- Born: 17 March 1909 Satara
- Died: 11 December 2001 (aged 92)
- Occupation(s): vedic scholar, indologist

= Ramchandra Narayan Dandekar =

Indian academic (1909–2001)

Ramchandra Narayan Dandekar (1909–2001) was an Indologist and Vedic scholar from Maharashtra, India. He was born in Satara on 17 March 1909 and died in Pune on 11 December 2001.

==Education==

Dandekar earned an M.A. in Sanskrit in 1931, and an M.A. in Ancient Indian Culture in 1933, both from Bombay University (renamed some years ago as Mumbai University). He joined Fergusson College in Pune in 1933 as a professor of Sanskrit and Ancient Indian Culture. In 1936, he went to Germany for further studies and received his doctoral degree from Heidelberg University in 1938 for his thesis Der Vedish Mensh.

==Career==
Upon his return from Germany, Dandekar continued to teach at Fergusson College. In 1950, he was appointed Professor of Sanskrit and Head of the Department of Sanskrit and Prakrit Languages at the University of Poona (now called Savitribai Phule Pune University, and before that the University of Pune). He served as the Dean of the Faculty of Arts during 1959-1965. In 1964, he became the Director of the Center of Advanced Study in Sanskrit at the University of Poona, and served in that capacity until 1974.

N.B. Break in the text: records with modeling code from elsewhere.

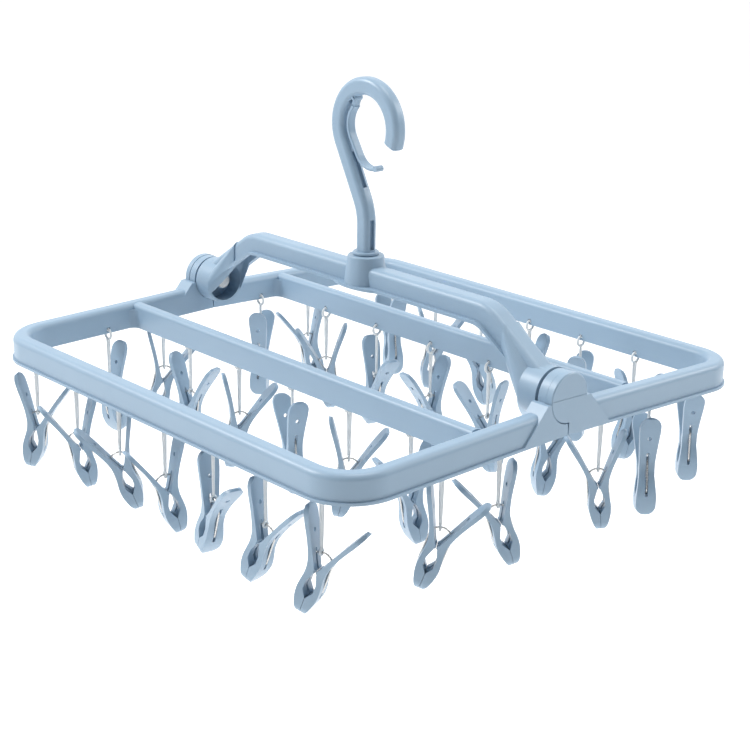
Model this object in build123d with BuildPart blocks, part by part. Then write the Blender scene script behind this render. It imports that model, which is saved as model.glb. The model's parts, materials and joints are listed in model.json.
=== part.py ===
"""Folding clip drying hanger: a swivel hook with a wind latch, an arched yoke, two frame halves that
fold up about one hinge line, and 32 spring pegs, each hung from an eyelet on its own link.

Millimetres, +Z up. The origin is the point of the hook that bears on the rail. X runs along the hinge
line and the yoke, Y across the two frame halves. Heights written as "up" are above the hinge line, and
HINGE_Z turns them into the part's own Z.
"""

import os
from math import cos, radians, sin, tan

from build123d import *

os.makedirs("parts", exist_ok=True)

# ---- driving dimensions -------------------------------------------------------------------------
FRAME_LENGTH = 440.0  # along X, over the lips
HALF_DEPTH = 213.0  # hinge line to the outer lip of one half
BAR_WIDTH = 16.0  # outer and side bars, lip included
BAR_HEIGHT = 21.0
BAR_TOP = -7.0  # top of the bars, up
WALL = 2.0
LIP_OUT = 1.6
LIP_THICK = 2.0
TOP_ROUND = 5.0
CORNER_R = 40.0
CROSSBAR_Y = 80.0
CROSSBAR_WIDTH = 10.0
DROOP = 1.5  # each half hangs this many degrees below level on its stop

HOOK_CENTRE = 163.5  # centre of the rail arc, up
HOOK_INNER_R = 24.5
HOOK_DEPTH = 14.0  # section in the hook's own plane
HOOK_THICK = 12.5  # section across it
LIMB_ANGLE = 28.0  # lean of the limb between the rail arc and the stem
TIP_ANGLE = -22.0  # where the rail arc ends

HUB_R = 19.0
HUB_X = (186.0, 203.5)
RING_R = 18.7
RING_X = (206.0, 213.6)
DISC_R = 19.0
DISC_X = (214.0, 220.0)
PIN_R = 4.0
RUNNING = 0.06  # radial running clearance

ARCH_TOP = 54.0  # crown of the yoke, up
ARCH_HEIGHT = 17.0
ARM_WIDTH = 18.0
FLANGE_WIDTH = 25.0
ARM_WALL = 2.2
ARM_SLOPE = 34.0
SHOULDER_X = 142.0  # where the level crown line meets the sloping one
BOSS_TOP = 62.0
BOSS_BOTTOM = 37.5

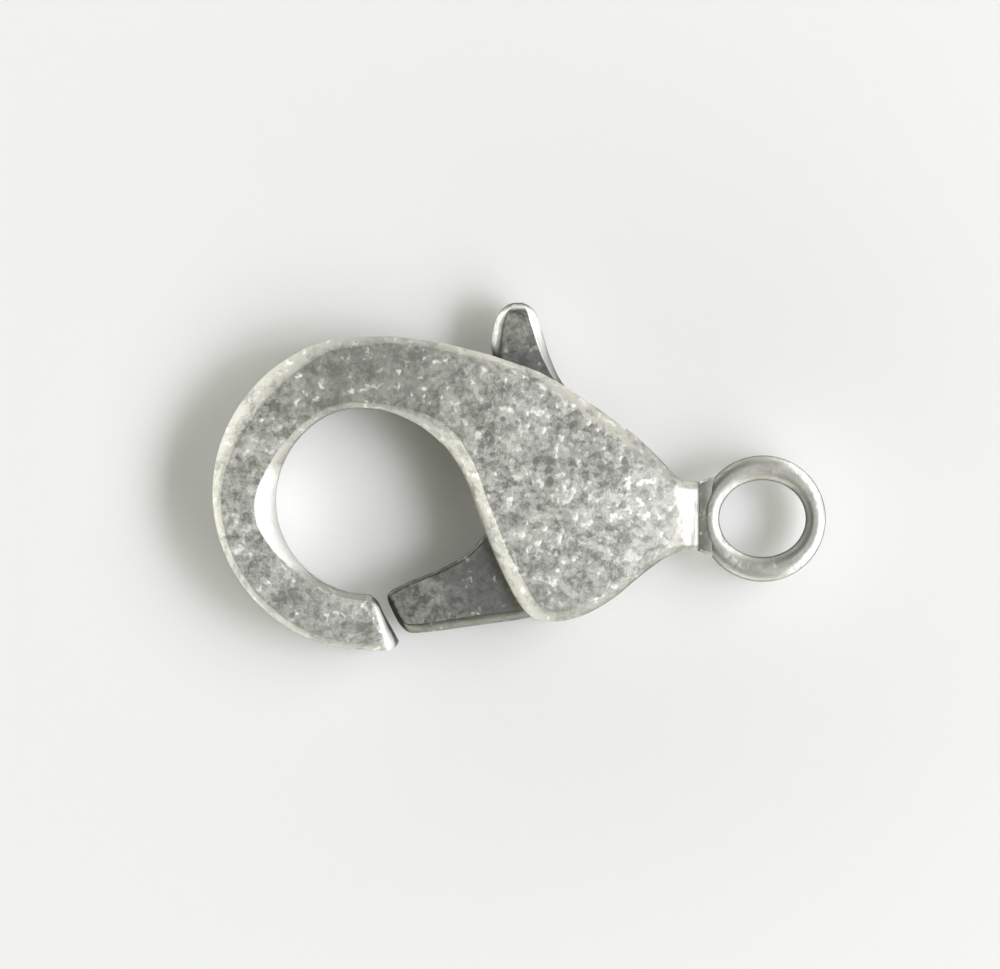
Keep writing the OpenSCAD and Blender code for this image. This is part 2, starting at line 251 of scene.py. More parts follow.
def carve(piece, tool, operation="DIFFERENCE"):
    """The tool is taken out of the piece, or joined to it, and then deleted. The piece's metal stays."""
    metals = list(piece.data.materials)
    step = piece.modifiers.new("carve", "BOOLEAN")
    step.operation, step.solver, step.object = operation, "MANIFOLD", tool
    carved = bpy.data.meshes.new_from_object(piece.evaluated_get(bpy.context.evaluated_depsgraph_get()))
    carved.materials.clear()
    for metal in metals:
        carved.materials.append(metal)
    piece.modifiers.clear()
    piece.data = carved
    bpy.data.objects.remove(tool)


neck_x = np.append(neck_rows[:, 0] * ring_r, -ring_r - crease)
neck_half = np.append(neck_rows[:, 1] * neck_width, 0.5 * neck_width)
neck_back, neck_front = (np.column_stack([neck_x, neck_lift + side * neck_half]) for side in (1, -1))
neck_deep = np.append(neck_rows[:, 2] * bail_thick, neck_thick)
neck = sections(neck_back, neck_front, neck_deep, edge_round, edge_round)
cheeks = sections(
    cheek_rows[:, 0:2] * [hook_reach, cheek_height],
    cheek_rows[:, 2:4] * [hook_reach, cheek_height],
    neck_thick + (body_thick - neck_thick) * cheek_rows[:, 4],
    bevel * cheek_rows[:, 5],
    bevel * cheek_rows[:, 6],
)

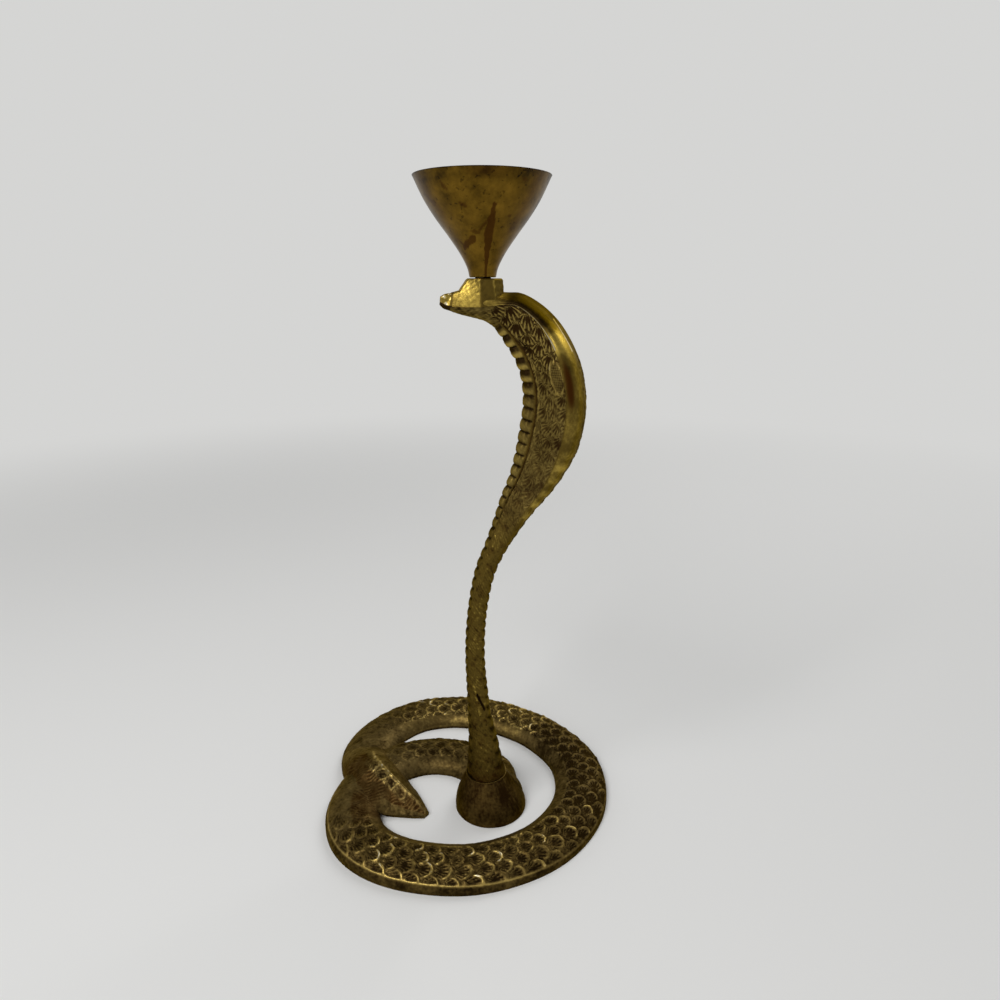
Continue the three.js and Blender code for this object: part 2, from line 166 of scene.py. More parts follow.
# Marks on the hood: station and share of the half ring, and reach in each
LENS = (16.65, 0.442, 0.78, 0.05)
CURL = (17.93, 0.411, 0.22, 0.03)
HOLE_STATION = 18.3
RED_SPOT = (16.4, 0.552, 1.0, 0.042)
# Strokes on the skin: ends in stations and shares times STROKE_SCALE, half width
STROKE_SCALE = (12, 20)
SLIT = ((47, 9.0), (40, 12.8), 0.8)
TWIST = ((51, 7.4), (38, 9.6), 1.1)
# GLOWS are painted highlight lines across the hood's band
GLOWS = [((230, 17.6), (222, 15.86), 0.5), ((222, 15.86), (212, 15.2), 0.5)]

# Boss on the head: depth below its top, front and back in x, half width
BOSS_RINGS = [
    (9.6, -13, 5.4, 7.1), (7.2, -12, 5.3, 6.8), (4.8, -10.9, 5.1, 6.4),
    (2.4, -9.2, 5, 6.1), (0.6, -7.9, 4.8, 6), (0, -7.2, 4.3, 5.5),
]
# The same for its eased top, drawn in to the middle
BOSS_CLOSE = np.array([[0.3, -7.62, 4.6, 5.82], [0.1, -7.35, 4.4, 5.6], [0, -7.05, 4.15, 5.35],
                       [0, -6, 3.2, 4.4], [0, -4, 0.4, 1.4]])
BOSS_FOOT = 9.6
BOSS_CORNER = 0.6
BOSS_CHEEK_X = -3.7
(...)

In 1939, Dandekar had become the Honorary Secretary of the renowned Bhandarkar Oriental Research Institute (BORI), and he continued to function in that capacity till 1994, effectively running the Institute for fifty-five years. From 1994 until his death in 2001, he served as the vice-president of the Institute.

Dandekar was closely associated with numerous Indian and international organizations related to Indology, and he served and shaped these organizations in various manners. They included the All India Oriental Conference, the International Congress of Orientalists, the World Sanskrit Conference, the Sanskrit Commission of the Government of India, and the Deccan College. He served as an adviser on Indology at UNESCO.

Along with a large number of other publications, Dandekar published a monumental six-volume Vedic Suchi (Vedic bibliography) in 1946.

==Honors==
Dandekar received many honors and awards, including the Padmabhushan title in 1962 from the President of India, and a Sahitya Akademi Fellowship in 2000.